HUD Secretary Ben Carson noted the proposal would achieve four key goals sought by his Department: A refocusing of the Federal Housing Administration (FHA) back to its core mission, the protection of taxpayers from being forced to finance bailouts of major lenders, the ability for the FHA and Ginnie Mae to better manage risk and a reliable liquidity source for the housing finance system.
“As a direct result of the Trump Administration's pro-growth policies, unemployment is at 50-year low and American families are earning higher incomes and enjoying more opportunities than seemed possible just a few years ago,” said Secretary Ben Carson. “There is still one piece of unfinished business from the financial crisis: housing finance reform. These changes to our housing finance system will help more American families achieve their dream of owning a home.”
Mnuchin, Carson and Federal Housing Finance Agency (FHFA) Director Mark Calabria are scheduled to appear before the Senate Banking Committee on Sept. 10 to discuss the proposal at greater length. The proposal stressed that it wanted to create a cooperative collaboration between the White House and Congress on building a post-conservatorship environment. Back in May while addressing an MBA Conference, Calabria warned that maintaining conservatorship “puts hardworking American taxpayers unfairly at risk” because Fannie Mae and Freddie Mac remain “Too Big to Fail” and have grown much larger over the last 11 years.
“Although Treasury does not believe a government guarantee is required, Treasury would support legislation that authorizes an explicit, paid-for guarantee backed by the full faith and credit of the federal government,” the plan stated.
However, the chances for bipartisan support for the proposal were quickly put in doubt by Sen. Sherrod Brown (D-OH), ranking member of the Senate Banking Committee, who issued a statement claiming the plan “will make mortgages more expensive and harder to get.”
Reaction across the housing finance and real estate industries to the proposal was positive, albeit with some degree of caution on bringing the idea to fruition. Robert D. Broeksmit, president and CEO of the Mortgage Bankers Association (MBA), noted that the proposal included several proposals put forth by the trade group, including the protection taxpayers from future bailouts, an explicit government guarantee on qualified mortgage-backed securities for single-family and multifamily loans, increased competition and consumer choice with new private-sector guarantors and the ability for smaller players to compete in the secondary market.
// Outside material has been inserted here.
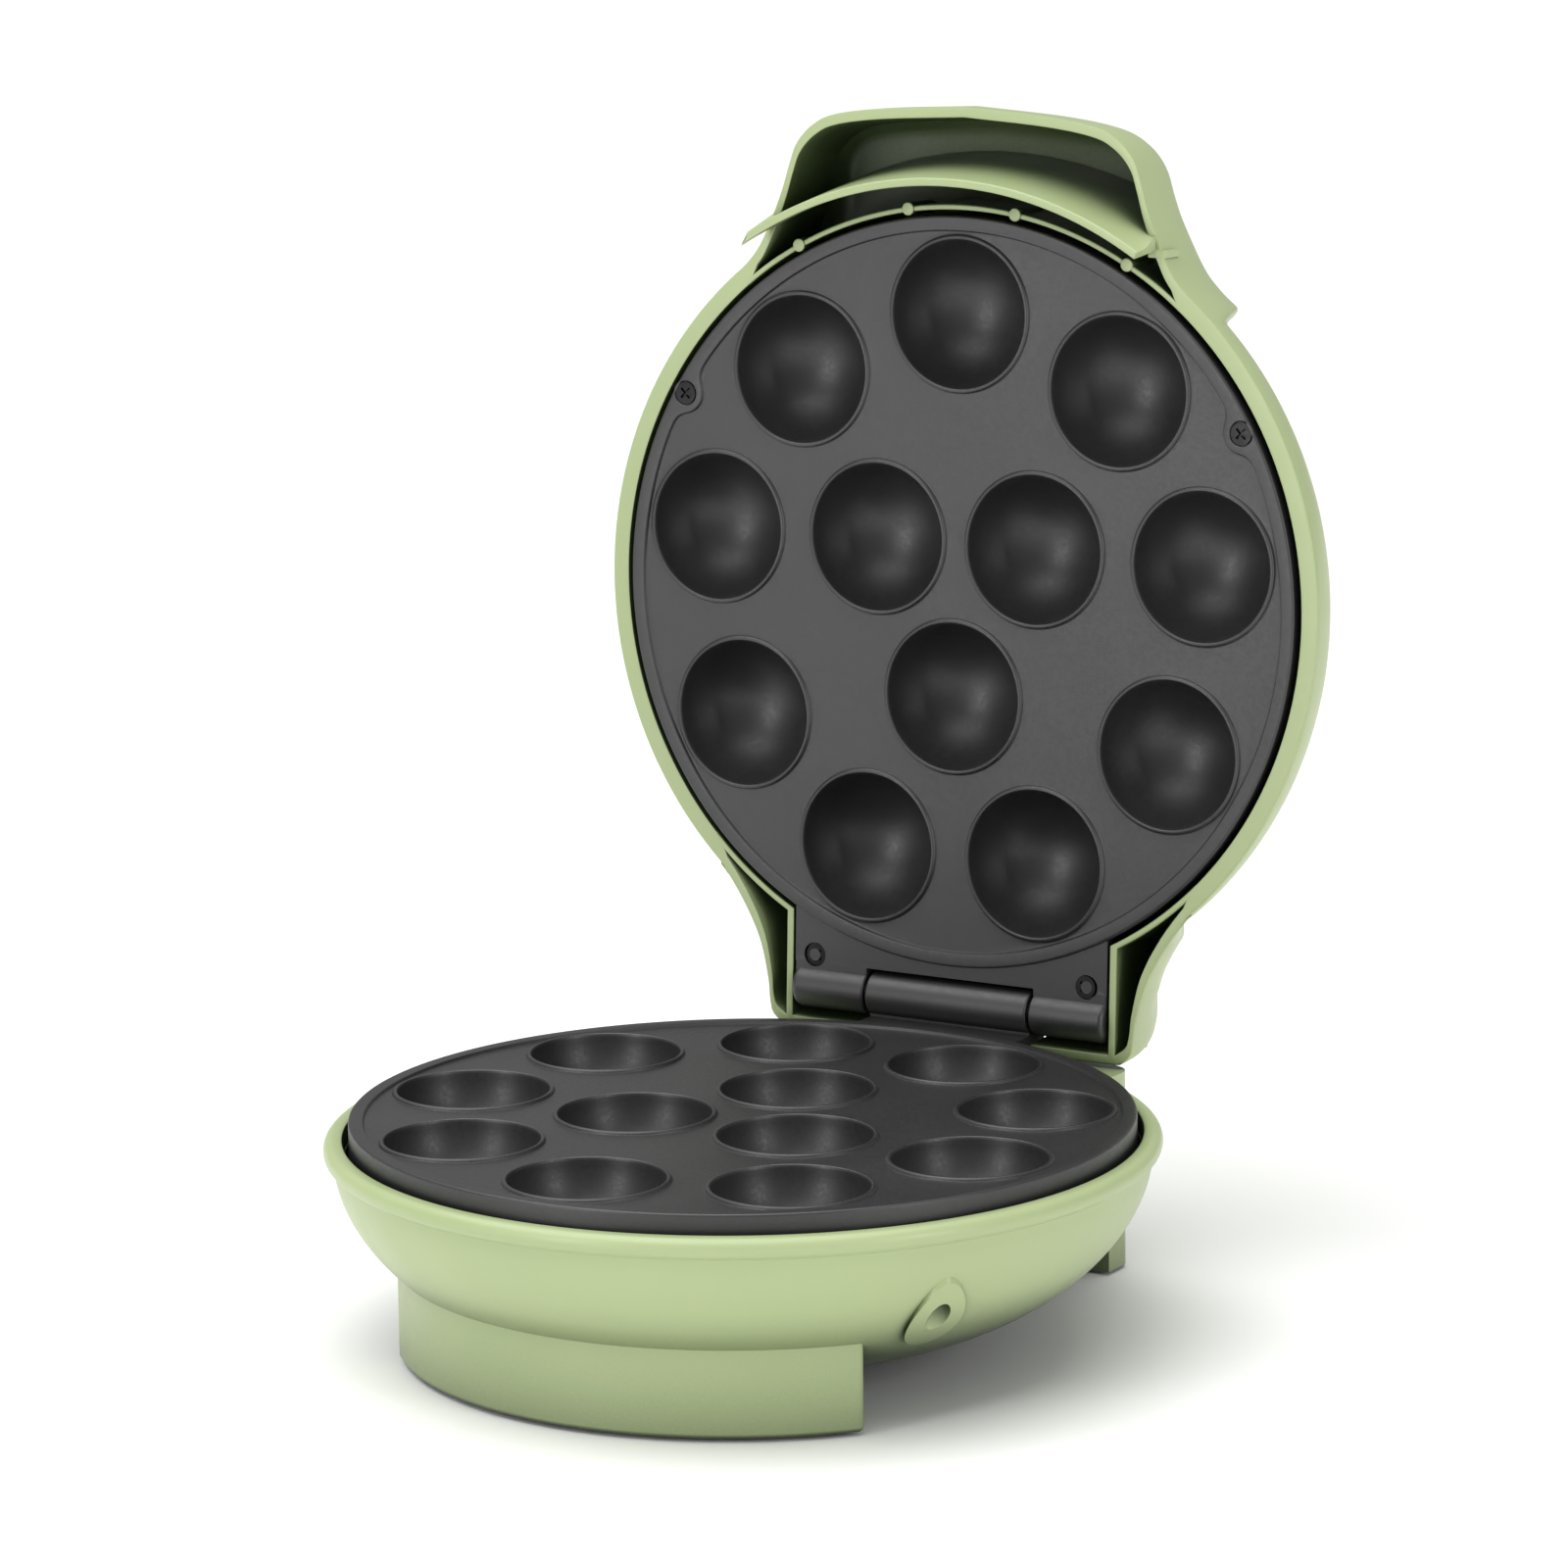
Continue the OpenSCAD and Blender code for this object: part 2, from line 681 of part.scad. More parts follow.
// The corners of a wire's section at point i
function wire_ring(pts, i) = let (d = bend_dir(pts, i), u = unit(cross(d, [1, 0, 0])), v = cross(d, u))
    [for (k = [0:wire_sides - 1])
        pts[i] + wire_r * (u * cos(k * 360 / wire_sides) + v * sin(k * 360 / wire_sides))];

// A wire that follows its points, with a flat end at the first and the last
module wire(pts) {
    last = len(pts) - 1;
    n = wire_sides;
    polyhedron(
        points = [for (i = [0:last]) each wire_ring(pts, i)],
        faces = concat(
            [[for (k = [0:n - 1]) k]],
            [for (i = [0:last - 1]) for (k = [0:n - 1])
                [n * i + k, n * (i + 1) + k, n * i + (k + 1) % n]],
            [for (i = [1:last]) for (k = [0:n - 1])
                [n * i + k, n * i + (k + 1) % n, n * (i - 1) + (k + 1) % n]],
            [[for (k = [n - 1:-1:0]) n * last + k]]));
}

// A point beside the fuse: x along it and z below the plate
function fuse_at(x, z) =
    let (a = sensor_angles[1]) polar(sensor_ring_r, a) + polar(x, a - 90) + [0, 0, z];
function up(p, z) = [p[0], p[1], z];

// The wire from the element's left end to the fuse, the same in the base and in the lid
module fuse_wire() {
    pin = [-element_pin_at[0], element_pin_at[1], element_pin_z];
    wire([pin, pin - [0, 0, 2.6], pin + [-9.4, -3.6, 0], fuse_at(fuse_wire_x, -27.4),
        fuse_at(fuse_wire_x, fuse_z), fuse_at(fuse_lead, fuse_z)]);
}

module terminal_block() {
    top = terminal_base_z + terminal_h;
    color("white") on_base() difference() {
        translate([0, terminal_y, 0]) union() {
            box(-terminal_half, terminal_half, -6, 6, terminal_base_z, top);
            for (i = [-1.5:1.5]) translate([i * terminal_pitch, 0, 0]) disc(3.4, top - 1, top + 2);
        }
        for (i = [-1.5:1.5]) translate([i * terminal_pitch, terminal_y, 0]) disc(1.8, top - 2, top + 3);
    }
}

module base_wiring() {
    post_z = terminal_base_z + terminal_h + 2;
    feed = [terminal_pitch * 1.5, terminal_y, post_z];
    back = [-feed[0], terminal_y, post_z];
    blade = polar(sensor_ring_r, sensor_angles[0]);
    blade_in = up(blade - [tab_blade_x, 0, 0], tab_blade_z);
    blade_out = up(blade + [tab_blade_x, 0, 0], tab_blade_z);
    pin = up(element_pin_at, element_pin_z);
    color("#d9d2c0") on_base() {
        wire([feed - [0, 0, 3.5], feed + [0, 0, 2.5], feed + [8, -12, 4],
            blade_in - [0, 0, 4], blade_in]);
        wire([blade_out, blade_out - [0, 0, 4], blade_out + [-1.4, 25, -6], pin + [5.4, 2.4, -4],
            pin - [0, 0, 4.5], pin]);
        fuse_wire();
        wire([fuse_at(-fuse_lead, fuse_z), fuse_at(-fuse_wire_x, fuse_z), fuse_at(-fuse_wire_x, -28),
            back + [-10.5, -14, -0.5], back + [0, 0, 2.5], back - [0, 0, 3.5]]);
    }
}

/* ---- lid ---- */

module dome_solid(inset) {
    rotate_extrude($fn = 96) polygon(concat(
        [[0, lid_rim_z - (inset > 0 ? 1 : 0)], [rim_r - inset, lid_rim_z - (inset > 0 ? 1 : 0)]],
        round_pts(rim_r - inset, lid_rim_z, lid_crown_r, lid_top_z - inset, 0.9),
        [[0, lid_top_z - inset]]));
}

// One level of the handle's outline, as a thin slab for a hull
module hood_level(inset, z, front_cut = 0) {
    r = hood_corner_r - min(inset, hood_corner_r - 2);
    x = hood_front_w - inset - r;
    y = hood_front - hood_bulge - inset - front_cut - r;
    translate([0, 0, z]) linear_extrude(0.2) {
        both_sides() translate([x, -y]) circle(r = r, $fn = 32);
        both_sides() translate([hood_root_w - inset - 1, -hood_root_y]) circle(r = 1, $fn = 16);
        translate([0, -hood_front + inset + front_cut + 6]) circle(r = 6, $fn = 32);
    }
}

module hood_solid(inset, z0) {
    top = lid_rim_z + hood_h - inset;
    hull() {
        hood_level(inset, z0);
        hood_level(inset + 1, lid_rim_z + hood_h * 0.6);
        hood_level(inset + 5, top, 2);
        translate([0, -hood_ridge_y, top + hood_rise]) linear_extrude(0.2)
            square([2 * (hood_ridge_w - inset), 4], center = true);
    }
}

// The finger guard: a leaning wall, concentric with the plates
module guard_wall_ring() {
    z0 = lid_rim_z - guard_drop;
    z1 = lid_rim_z + hood_h;
    rotate([0, 0, -90 - guard_half_angle]) rotate_extrude(angle = 2 * guard_half_angle)
        polygon([[guard_r, z0 + 0.6], [guard_r + 0.6, z0], [guard_r + guard_wall, z0],
            [guard_r + guard_wall + guard_lean, z1], [guard_r + guard_lean, z1]]);
}

module neck_level(inset, z, end_cut = 0) {
    r = neck_corner_r;
    y = neck_y - inset - end_cut - r;
    translate([0, 0, z]) linear_extrude(0.2) {
        both_sides() translate([neck_end_w - inset - end_cut - r, y]) circle(r = r, $fn = 32);
        both_sides() translate([neck_flare_w - inset - end_cut, neck_flare_y]) circle(r = 1, $fn = 16);
    }
}

module neck_solid(inset, z0) {
    top = lid_rim_z + neck_h - inset;
    hull() {
        neck_level(inset, z0);
        for (i = [1:3])
            neck_level(inset, z0 + (top - z0) * neck_height_steps[i], neck_end_steps[i]);
    }
}

module lid_housing() {
    color(green) on_lid() difference() {
        union() {
            difference() {
                union() {
                    dome_solid(0);
                    neck_solid(0, lid_rim_z);
                    hood_solid(0, lid_rim_z);
                }
                difference() {
                    union() {
                        dome_solid(wall);
                        neck_solid(wall, lid_rim_z - 1);
                        hood_solid(hood_wall, lid_rim_z - 1);
                    }
                    tube(hood_gap_r, ring_r, 0, big);
                    rim_band();
                    guard_wall_ring();
                    neck_ribs();
                    lid_bosses();
                }
            }
            intersection() {
                guard_wall_ring();
                hood_solid(0, lid_rim_z - guard_drop);
            }
            at_polar(ring_r + lid_ring_wall / 2, ring_peg_angles)
                disc(ring_peg_r, lid_rim_z - 0.3, lid_rim_z + 8);
        }
        hinge_notch();
        boss_bores();
        at_lamps() disc(lens_r + 0.15, lid_top_z - wall - 1, lid_top_z + 1);
    }
}

// The rim's face closes the space between the ring and the outer wall outside the handle
module rim_band() {
    inner_r = ring_r + lid_ring_wall / 2;
    difference() {
        tube(rim_r - 0.5, inner_r, lid_rim_z, lid_rim_z + 3);
        rotate([0, 0, -90]) sector(inner_r - 0.5, big / 2, -band_gap_angle, band_gap_angle, 0, 20);
        box(-tab_half_w - 1, tab_half_w + 1, 0, big, 0, 20);
    }
}

module neck_ribs() {
    both_sides() box(tab_half_w + 0.6, tab_half_w + 2.6, neck_rib_y, neck_y - wall, lid_rim_z, big);
}

module lid_bosses() {
    at_polar(ear_ring_r, ear_angles) disc(pillar_r, plate_gap + pillar_h + 0.2, big);
    both_sides() translate([tab_screw_x, tab_screw_y, 0]) disc(4, tab_z + leaf_t + 0.1, big);
}

module boss_bores() {
    at_polar(ear_ring_r, ear_angles) disc(screw_r, 0, plate_gap + pillar_h + 3);
    both_sides() translate([tab_screw_x, tab_screw_y, 0]) disc(screw_r, 0, tab_z + leaf_t + 12);
}

// Room for the tab, the barrels, and the middle barrel's leaf over the whole travel
module hinge_notch() {
    reach = norm([leaf_boss_y - hinge_y + leaf_boss_r, hinge_z - deck_z]);
    half_w = tab_half_w + 0.5;
    barrel_room_r = knuckle_r + 0.6;
    box(-half_w, half_w, plate_r * 0.8, hinge_y, -1, tab_z + leaf_t + 0.1);
    translate([0, hinge_y, hinge_z]) {
        bar(barrel_room_r, -half_w, half_w);
        bar(reach + 1.2, -side_barrel_x + 0.3, side_barrel_x - 0.3);
    }
    box(-half_w, half_w, hinge_y - knuckle_r, hinge_y + barrel_room_r, -1, hinge_z);
}

module ear_screws() {
    color(plate_black) on_lid() face_down() at_polar(ear_ring_r, ear_angles)
        translate([0, 0, -1.2]) screw_flat(pillar_h + 1.5);
}

module tab_screws() {
    color(plate_black) on_lid() both_sides() translate([tab_screw_x, tab_screw_y, tab_z + 1.2])
        mirror([0, 0, 1]) screw_flat(leaf_t + 9);
}

// A flush screw with a cross recess: the head hangs above z = 0
module screw_flat(length) {
    difference() {
        disc(screw_head_r, 0, 1.1);
        for (a = [45, 135]) rotate([0, 0, a])
            translate([-screw_head_r * 0.62, -0.35, 0.3]) cube([screw_head_r * 1.24, 0.7, 2]);
    }
    disc(thread_r, -length, eps);
}

module at_lamps() {
    for (s = [-1, 1]) translate([s * lamp_x, lamp_y, 0]) children();
}

module lens(c, side) {
    color(c) on_lid() translate([side * lamp_x, lamp_y, 0]) {
        disc(lens_r, lid_top_z - wall, lid_top_z + 0.8);
        disc(lens_r + 1.2, lid_top_z - wall - 1.2, lid_top_z - wall);
    }
}

module power_lens() { lens("red", -1); }
module ready_lens() { lens("limegreen", 1); }

module lamp_holder() {
    color("ivory") on_lid() difference() {
        union() {
            box(-lamp_x - 7, lamp_x + 7, lamp_y - 6, lamp_y + 6, lamp_plate_z, lamp_plate_z + 1.4);
            for (s = [-1, 1]) translate([s * (lamp_x + 10.5), lamp_y, 0])
                disc(2.4, lamp_plate_z, lid_top_z - wall);
            for (s = [-1, 1]) translate([s * (lamp_x + 7), lamp_y, 0])
                box(-2.5, 2.5, -2, 2, lamp_plate_z, lamp_plate_z + 1.4);
        }
        at_lamps() disc(3.1, lamp_plate_z - 1, lamp_plate_z + 3);
    }
}

module neon_lamps() {
    color("orange") on_lid() at_lamps() {
        disc(3, lamp_plate_z - 1, lid_top_z - wall - 2.7);
        translate([0, 0, lid_top_z - wall - 2.7]) sphere(r = 1.2);
    }
}

module lid_wiring() {
    lamp = [lamp_x, lamp_y, lamp_plate_z - 1];
    pin = up(element_pin_at, plate_gap - element_pin_z);
    fuse_end = fuse_at(-fuse_wire_x, plate_gap - fuse_z);
    color("#d9d2c0") on_lid() {
        face_down() fuse_wire();
        wire([pin, pin + [0, 0, 2.6], pin + [-1.6, -17.6, 0.4],
            lamp + [0, 14, -2], lamp - [0, 0, 3], lamp]);
        wire([fuse_at(-fuse_lead, plate_gap - fuse_z), fuse_end, up(fuse_end, lamp[2] - 2),
            [-lamp[0] - 11, lamp[1] + 4, lamp[2] - 2], [-lamp[0], lamp[1], lamp[2] - 3],
            [-lamp[0], lamp[1], lamp[2]]]);
    }
}

base_housing();
front_foot_pads();
rear_foot_pads();
lower_plate();
lower_plate_screws();
lower_leaf_screws();
lower_element();
lower_element_clips();
lower_reflector();
lower_reflector_screws();
thermostat();
lower_fuse();
terminal_block();
base_wiring();
cord_inlet();
hinge_pin();
lid_housing();
upper_plate();
ear_screws();
tab_screws();
upper_element();
upper_element_clips();
upper_reflector();
upper_reflector_screws();
upper_fuse();
lid_wiring();
lamp_holder();
neon_lamps();
power_lens();
ready_lens();
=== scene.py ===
"""The doughnut maker's looks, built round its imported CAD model.

Shapes are drawn in millimetres in the plates' frame: x = y = 0 at the plates' centre, z = 0 on the
lower plate's lip, +Y towards the hinge. Lid pieces are drawn closed and turned open about the hinge.
"""
import json
import math

import bmesh
import bpy
import numpy as np
from mathutils import Matrix, Vector


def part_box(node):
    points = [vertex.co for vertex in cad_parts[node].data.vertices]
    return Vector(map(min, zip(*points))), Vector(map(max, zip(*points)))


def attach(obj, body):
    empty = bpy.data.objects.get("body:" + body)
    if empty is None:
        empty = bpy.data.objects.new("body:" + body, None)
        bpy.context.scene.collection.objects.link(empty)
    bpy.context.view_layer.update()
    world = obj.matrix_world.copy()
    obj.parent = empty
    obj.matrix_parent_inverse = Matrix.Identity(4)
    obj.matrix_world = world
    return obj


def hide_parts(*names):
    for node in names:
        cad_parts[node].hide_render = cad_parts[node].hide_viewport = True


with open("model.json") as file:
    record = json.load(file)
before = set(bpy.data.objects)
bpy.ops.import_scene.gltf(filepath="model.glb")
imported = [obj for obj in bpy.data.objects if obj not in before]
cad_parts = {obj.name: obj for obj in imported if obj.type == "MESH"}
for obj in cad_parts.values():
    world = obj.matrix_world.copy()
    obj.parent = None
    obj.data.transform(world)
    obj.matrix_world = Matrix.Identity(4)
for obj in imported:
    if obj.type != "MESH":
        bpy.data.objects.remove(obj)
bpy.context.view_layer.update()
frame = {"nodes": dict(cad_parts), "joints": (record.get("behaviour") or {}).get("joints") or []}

# ---- sizes in millimetres ----
MM = 0.001
TURN = 192                 # steps round a full turn of a large lathed shape
LIP_W, LIP_H = 3.8, 0.9    # raised lip round a plate
SKIN, SKIRT, SKIRT_WALL = 3.0, 12.0, 2.5
CAVITY_R, CUP_WALL = 19.0, 2.5
OUTER_RING_R, INNER_RING_R = 72.0, 26.5
EAR_R, EAR_RING_R, EAR_ANGLE = 5.6, 93.6, 60.0
PLATE_GAP = 0.6
SCREW_R, HEAD_R = 1.5, 2.9
LEAF_T = 3.4
KNUCKLE_R, PIN_R = 5.8, 2.5
MID_BARREL, SIDE_BARREL, BARREL_GAP = 47.5, 21.5, 0.8
RIM_DROP, RIM_W, RIM_H, RIM_STEP = 4.5, 4.8, 5.0, 2.4
WALL = 2.5
BOWL_DEPTH, BOWL_FLOOR_R = 52.0, 45.0
LID_RIM_Z, LID_TOP_Z, CROWN_R = 1.5, 42.0, 24.0
HOOD_WALL, HOOD_H, NECK_H = 2.8, 24.0, 27.0
GUARD_RIGHT = 31.5         # degrees from the middle to the guard's right end
LEG_R, LEG_DEPTH, LEG_HALF = 86.3, 20.0, 50.0
BLOCK_HALF, BLOCK_R, BLOCK_CORNER = 52.0, 117.5, 6.0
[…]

“MBA looks forward to working with the Administration, Congress, and regulators as they address the large number of issues identified in the reports, including the appropriate role the GSEs play in the single-family and multifamily markets,” Broeksmit said. Housing is a critical piece of the American economy, and reform efforts must ensure the uninterrupted flow of affordable mortgage credit for qualified borrowers through all economic cycles and in all parts of the country.”
National Association of Realtors (NAR) President John Smaby commended the Trump Administration for “initiating thoughtful, genuine effort toward housing finance reform. We look forward to reviewing the proposal in more detail and are optimistic that, at a minimum, the White House’s efforts will shed light on the remaining mile markers on the path to reform, along with the critical role the GSEs and Federal Housing Administration play in America’s housing market.”
The National Association of Federally-Insured Credit Unions (NAFCU) President and CEO Dan Berger stated that his organization “continue to work with the administration, Treasury and Congress to ensure guaranteed access to the secondary mortgage market for lenders of all sizes, loan pricing at the GSEs that is based on quality not quantity, and the establishment of an explicit government guarantee at the GSEs to provide certainty in the marketplace.”
Eric Kaplan, director of the Milken Institute Housing Finance Program, observed that the proposal should be seen as a work in progress.
“The ramifications of these plans, their agendas, and execution—and the pivotal question of how Congress responds—will dramatically impact how we finance homeownership for the next generation,” he said. “The significance cannot be overstated. We are poring through the plans and will spend the coming weeks and months collaborating with industry and government stakeholders on the details and rollout. This is no longer an academic or speculative exercise—the final push for comprehensive housing finance reform is now here.”
However, Moody’s Senior Vice President Yehudah Forster saw both positive and negative possibilities to the proposal.
“The Treasury proposals to level the playing field between the GSEs and private-label securitization (PLS) would likely create a larger, more diverse PLS market,” Forster said. “Existing and new PLS sponsors would step in to finance at least a portion of mortgages that the GSEs no longer compete as strongly for or stop targeting, such as cash-out refinancings or investor loans. The influx would likely introduce riskier pools or shelves into the issuance mix.”
Michael Fontaine, chief operating officer and chief financial officer of wholesale and correspondent lender Plaza Home Mortgage, said: “There’s a lot to digest and a lot of detail still to come. What Treasury has provided are a number of high level concepts, and also a sense of the logic behind them, which is a plus. The big unanswered questions revolve around how Treasury intends to accomplish its goals. Many of the concepts require legislative action and then administrative changes, so timing is a big question. Keeping and privatizing both GSEs, bringing them out of conservatorship, reducing the government’s exposure to mortgage risk but still maintaining an explicit guaranty are all positives in that they, hopefully, won’t disrupt the housing industry. The goal of preserving of the 30-year fixed rate mortgage is also a positive.”